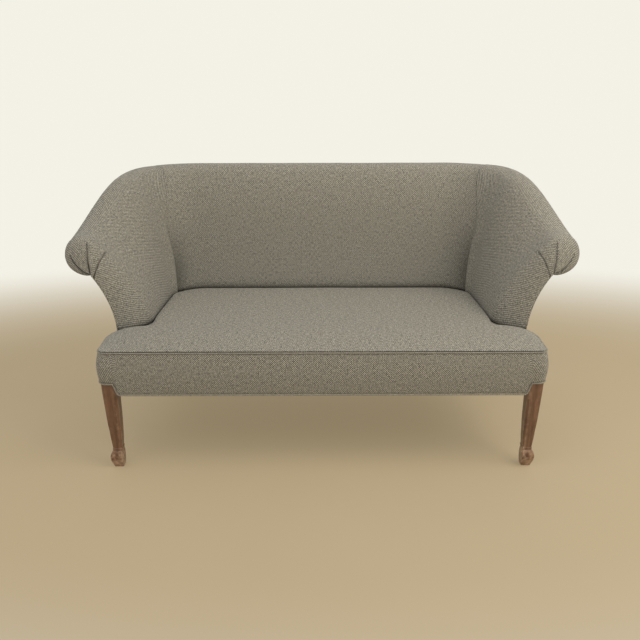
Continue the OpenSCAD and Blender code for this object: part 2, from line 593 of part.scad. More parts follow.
module back_webbing() color(jute) for (k = [-3:3])
    translate([back_web_pitch*k - web_w/2, 0, 0]) rotate([90, 0, 90]) linear_extrude(web_w)
        polygon(concat(web_path, [for (i = [3:-1:0]) web_path[i] - [web_t, 0]]));

// Seat suspension
web_pitch = (head_in - web_w - 1)/5;
cross_webs = [for (k = [0:5]) mix(2*leg_head - 2, back_rail_y - front_y - 2*web_w - 8, k/5)];
function round_back(x) = abs(x) < back_rail_end ? back_rail_y + rail_t - 4
    : corner_c.y + corner_b*pow(1 - pow((abs(x) - corner_c.x)/corner_a, corner_power), 1/corner_power) - 10;
function round_side(y) = y < rail_rear.y ? rail_out(y) - 4
    : corner_c.x + corner_a*pow(1 - pow((y - corner_c.y)/corner_b, corner_power), 1/corner_power) - 10;
module seat_webbing() color(jute) {
    for (k = [-4:4]) let (x = k*web_pitch)
        translate([x - web_w/2, rail_front_y + 3, web_z])
            cube([web_w, round_back(abs(x) + web_w/2) - rail_front_y - 3, web_t]);
    for (m = cross_webs) let (y = front_y + m, x = round_side(y + web_w/2))
        translate([-x, y - web_w/2, web_z + web_t]) cube([2*x, web_w, web_t]);
}
twine_t = 1.8;
spring_top = rail_top - twine_t - 2*gap;
spring_pitch = 2*(head_in - 81)/spring_columns;
spring_xs = [for (k = [0:spring_columns - 1]) spring_pitch*(k - (spring_columns - 1)/2)];
spring_ys = [for (k = [0:spring_rows - 1]) front_y + mix(138, seat_depth - 118, k/(spring_rows - 1))];
ring_steps = 7;
spring_wide = spring_wire/2;
function spring_at(t) = let (
    r = mix(spring_waist_r, spring_r, pow(2*t - 1, 2)) - spring_wide,
    z = mix(rail_z + spring_wide + gap, spring_top - spring_wide, ease(mix(0, 1, (t - 0.04)/0.92))),
    a = 360*spring_turns*t
) [r*cos(a), r*sin(a), z];
spring_points = [for (i = [0:ring_steps*spring_turns]) spring_at(i/(ring_steps*spring_turns))];
spring_clear = min([for (i = [0:len(spring_points) - 1 - ring_steps])
    norm(spring_points[i + ring_steps] - spring_points[i])]) - spring_wire;
echo("least gap of a spring's wire to itself, mm", spring_clear);
module seat_spring() bar([for (i = [0:len(spring_points) - 1])
    let (a = 360*i/ring_steps, p = spring_points[i])
    [for (q = [270:-90:0]) p + spring_wide*[cos(q)*cos(a), cos(q)*sin(a), sin(q)]]]);
module seat_springs() color(steel) for (x = spring_xs, y = spring_ys) translate([x, y, 0]) seat_spring();
function block_front(x) = abs(x) < back_rail_end ? back_rail_y
    : mix(back_rail_y, rail_rear.y, (abs(x) - back_rail_end)/(rail_rear.x - rail_t - back_rail_end));
module spring_twine() color(jute) {
    for (x = spring_xs) translate([x - 1, rail_front_y + rail_t + gap, rail_top - twine_t - gap])
        cube([2, block_front(x) - rail_front_y - rail_t - 3*gap, twine_t]);
    for (y = spring_ys) let (x = rail_inner(y) - gap)
        translate([-x, y - 1, rail_top - twine_t - gap]) cube([2*x, 2, twine_t]);
}

// Dust cover under the seat, and its tacks
dust_t = 0.8;
dust_z = web_z - gap - dust_t;
dust_half = concat([[head_in - 6, rail_front_y + 6], [head_in - 6, head_back + 6],
    [rail_out(head_back) - 8, head_back + 6], [rail_rear.x - 8, rail_rear.y]],
    [for (a = corner_turns) corner_c + (corner_out(a) - frame_in - 8)*[cos(a), sin(a)]],
    [[back_rail_end, back_rail_y + rail_t - 8]]);
tack_spots = concat(
    [for (k = [0:4]) [(k + 0.5)*web_pitch, rail_front_y + rail_t/2]],
    [for (k = [0:2]) [(k + 0.5)*web_pitch, back_rail_y + rail_t/2]],
    [for (k = [0:3]) let (y = front_y + (cross_webs[k] + cross_webs[k + 1])/2) [rail_out(y) - rail_t/2, y]]);
tack_r = 0.8;
module dust_cover() color(black_cloth) difference() {
    translate([0, 0, dust_z]) linear_extrude(dust_t)
        polygon(concat(dust_half, [for (i = [len(dust_half) - 1:-1:0]) [-dust_half[i].x, dust_half[i].y]]));
    for (p = tack_spots, side = [-1, 1])
        translate([side*p.x, p.y, dust_z - 1]) cylinder(r = tack_r + 0.2, h = dust_t + 2, $fn = 16);
    both_sides() translate([rear_leg_c.x, rear_leg_c.y, dust_z - 1])
        linear_extrude(dust_t + 2) square(rear_leg_w + 6, center = true);
}
module dust_cover_tacks() color(steel) for (p = tack_spots, side = [-1, 1]) translate([side*p.x, p.y, 0]) {
    translate([0, 0, dust_z - gap/2 - 0.8]) cylinder(r = 3, h = 0.8, $fn = 24);
    translate([0, 0, dust_z - gap/2]) cylinder(r = tack_r, h = rail_z - gap - dust_z, $fn = 16);
}

front_rail();
back_rail();
left() side_rail();  // side_rail_left
side_rail();  // side_rail_right
seat_stretcher();
left() front_leg();  // front_leg_left
front_leg();  // front_leg_right
left() rear_leg();  // rear_leg_left
rear_leg();  // rear_leg_right
rear_corner_blocks();
front_corner_blocks();
corner_screws();
leg_bolts();
rail_dowels();
left() arm_stump();  // arm_stump_left
arm_stump();  // arm_stump_right
left() arm_top_rail();  // arm_top_rail_left
arm_top_rail();  // arm_top_rail_right
left() arm_tack_rail();  // arm_tack_rail_left
arm_tack_rail();  // arm_tack_rail_right
back_posts();
back_uprights();
crest_rail();
back_tack_rail();
seat_webbing();
seat_springs();
spring_twine();
seat_hessian();
seat_stuffing();
seat_cover();
band_padding();
front_band();
seat_welt();
base_welt();
back_webbing();
back_hessian();
back_stuffing();
inside_back();
outside_back();
left() arm_hessian();  // arm_hessian_left
arm_hessian();  // arm_hessian_right
left() arm_stuffing();  // arm_stuffing_left
arm_stuffing();  // arm_stuffing_right
left() inside_arm();  // inside_arm_left
inside_arm();  // inside_arm_right
left() outside_arm();  // outside_arm_left
outside_arm();  // outside_arm_right
dust_cover();
dust_cover_tacks();
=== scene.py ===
"""Rolled arm sofa with a tight sprung seat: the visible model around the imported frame.

Sizes are in millimetres, as in the part's source, and every mesh is made in metres in the same
frame: X along the sofa's length, Y towards the back, Z up.
"""

import logging
import math
from dataclasses import dataclass
from enum import Enum
from functools import cached_property
from typing import Callable, Iterable, NamedTuple, Sequence

import bmesh
import bpy
from mathutils import Matrix, Vector, noise


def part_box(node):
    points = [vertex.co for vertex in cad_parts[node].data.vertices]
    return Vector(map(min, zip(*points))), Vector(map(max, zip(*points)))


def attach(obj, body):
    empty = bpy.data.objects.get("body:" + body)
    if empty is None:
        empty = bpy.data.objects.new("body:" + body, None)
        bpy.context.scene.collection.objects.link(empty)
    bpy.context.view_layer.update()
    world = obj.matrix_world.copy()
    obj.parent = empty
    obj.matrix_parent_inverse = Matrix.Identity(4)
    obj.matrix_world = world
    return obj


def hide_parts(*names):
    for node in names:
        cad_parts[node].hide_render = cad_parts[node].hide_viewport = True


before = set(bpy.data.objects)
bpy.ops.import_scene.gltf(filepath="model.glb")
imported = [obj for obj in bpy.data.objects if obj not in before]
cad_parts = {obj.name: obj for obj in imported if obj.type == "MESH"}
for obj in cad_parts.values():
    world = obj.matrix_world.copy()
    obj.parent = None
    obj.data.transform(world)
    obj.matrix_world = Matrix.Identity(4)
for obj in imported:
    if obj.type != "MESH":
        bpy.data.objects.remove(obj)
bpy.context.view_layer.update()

log = logging.getLogger("sofa")

# A millimetre in metres; the rest is in millimetres: the thickness of a cover and of a web, and how far
# below a face the points lie that tell its inner side
MM = 0.001
COVER_T = 2.0
WEB_T = 0.7
BELOW = 4.0
Point = Callable[[float, float], Vector]


def clamp01(x: float) -> float:
    """Limits x to the range 0 to 1."""
    return min(1.0, max(0.0, x))


def ease(x: float) -> float:
    """Rises softly from 0 at x = 0 to 1 at x = 1."""
    c = clamp01(x)
    return c * c * (3 - 2 * c)


def mix(a: float, b: float, w: float) -> float:
    """Goes from a at w = 0 to b at w = 1."""
    return a + (b - a) * w


def spread(a: float, b: float, steps: int) -> list[float]:
    """Numbers from a to b at even steps, both ends included."""
    return [mix(a, b, k / steps) for k in range(steps + 1)]


def ridge(x: float, width: float) -> float:
    """A bump of height 1 at x = 0 that dies away within about twice its width."""
    return math.exp(-((x / width) ** 2))


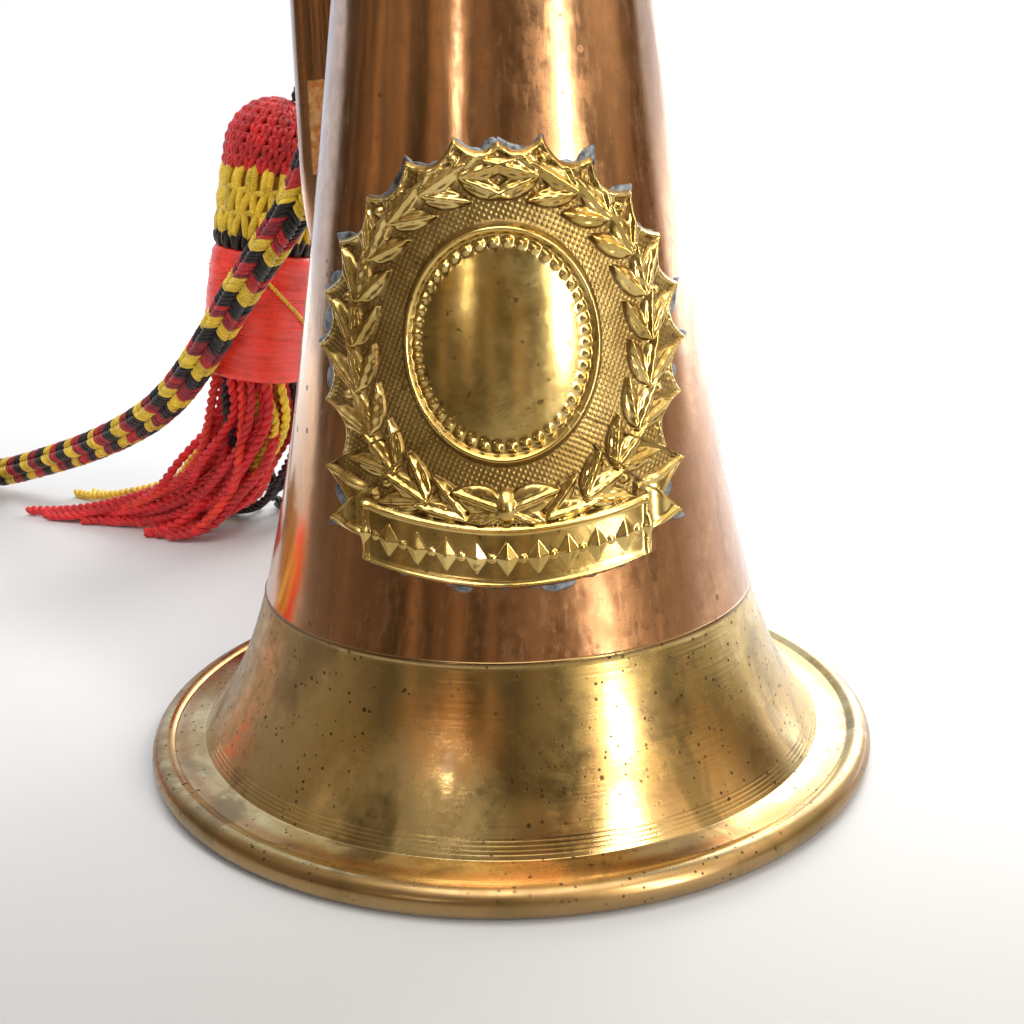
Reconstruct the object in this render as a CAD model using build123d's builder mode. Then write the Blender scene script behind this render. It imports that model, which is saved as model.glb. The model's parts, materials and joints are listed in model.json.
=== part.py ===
# B-flat duty bugle: copper tube wound twice beside a conical bell, brass flare, ferrules and stays,
# with a braided dress cord and two tassels. Bell down on the table, +Z up, origin at the centre of
# the bell's rim. The badge faces -Y, and the coil of tube lies on the +Y side. Millimetres.
import os
from math import cos, exp, hypot, pi, radians, sin, tan

from build123d import *

os.makedirs("parts", exist_ok=True)

# ---- driving dimensions -------------------------------------------------------------------
wall = 0.6  # sheet thickness of the tubes
lap_gap = 0.03  # solder-filled gap of a lap joint, per side

rim_radius = 64.0  # bell mouth, outside of the bead
bead_radius = 2.4
bead_flat_depth = 0.05  # how far the bead is worn flat where it rests
rim_wire_radius = 1.5
bead_slit = 0.7  # open seam of the rolled bead
flange_top = 4.3
crease_radius = 54.9  # where the flare meets its flat flange
seam_height = 29.3  # brass flare joins the copper bell
seam_lap = 7.0  # tongue of the flare inside the bell

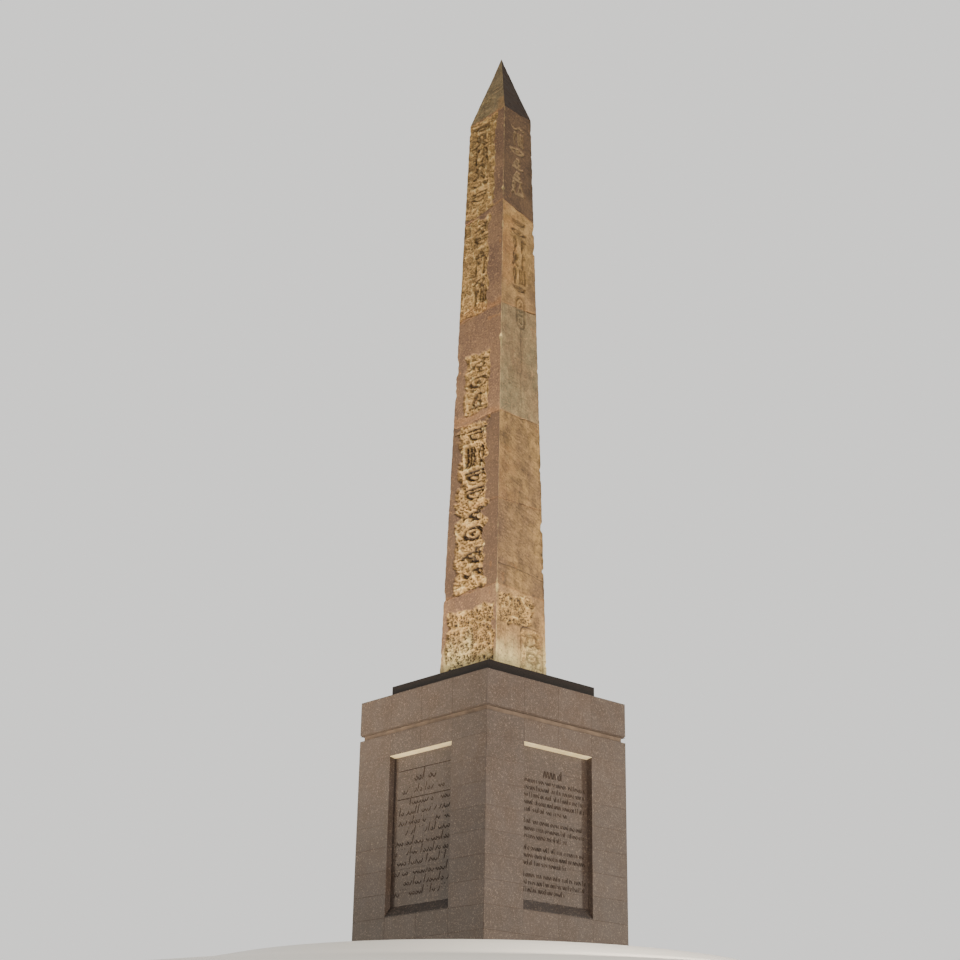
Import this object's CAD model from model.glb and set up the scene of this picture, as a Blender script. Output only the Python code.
"""A granite obelisk of carved, reassembled stones on a dark slab and a clad pedestal.

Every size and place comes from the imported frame. The front face looks towards -Y and the right
face towards +X. Faces are numbered 0 front, 1 right, 2 back and 3 left, each a quarter turn on
from the last, and a point on a face is given by u, metres to the right of its middle line as
seen from outside, and z, metres up.
"""

import math

import bpy
import numpy as np
from mathutils import Matrix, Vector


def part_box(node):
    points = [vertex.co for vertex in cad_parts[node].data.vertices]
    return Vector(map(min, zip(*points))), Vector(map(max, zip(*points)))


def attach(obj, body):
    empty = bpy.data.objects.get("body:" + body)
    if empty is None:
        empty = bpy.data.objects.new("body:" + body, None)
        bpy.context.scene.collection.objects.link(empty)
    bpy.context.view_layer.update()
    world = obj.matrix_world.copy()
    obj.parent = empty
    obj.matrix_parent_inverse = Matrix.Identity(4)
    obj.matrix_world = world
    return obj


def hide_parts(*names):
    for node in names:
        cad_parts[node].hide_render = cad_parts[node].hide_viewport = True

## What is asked
Copy verbatim the line that contains "outside_back();", the line that contains "from mathutils import Matrix, Vector, noise", and all lines between them.

## Output for this exercise
outside_back();
left() arm_hessian();  // arm_hessian_left
arm_hessian();  // arm_hessian_right
left() arm_stuffing();  // arm_stuffing_left
arm_stuffing();  // arm_stuffing_right
left() inside_arm();  // inside_arm_left
inside_arm();  // inside_arm_right
left() outside_arm();  // outside_arm_left
outside_arm();  // outside_arm_right
dust_cover();
dust_cover_tacks();
=== scene.py ===
"""Rolled arm sofa with a tight sprung seat: the visible model around the imported frame.

Sizes are in millimetres, as in the part's source, and every mesh is made in metres in the same
frame: X along the sofa's length, Y towards the back, Z up.
"""

import logging
import math
from dataclasses import dataclass
from enum import Enum
from functools import cached_property
from typing import Callable, Iterable, NamedTuple, Sequence

import bmesh
import bpy
from mathutils import Matrix, Vector, noise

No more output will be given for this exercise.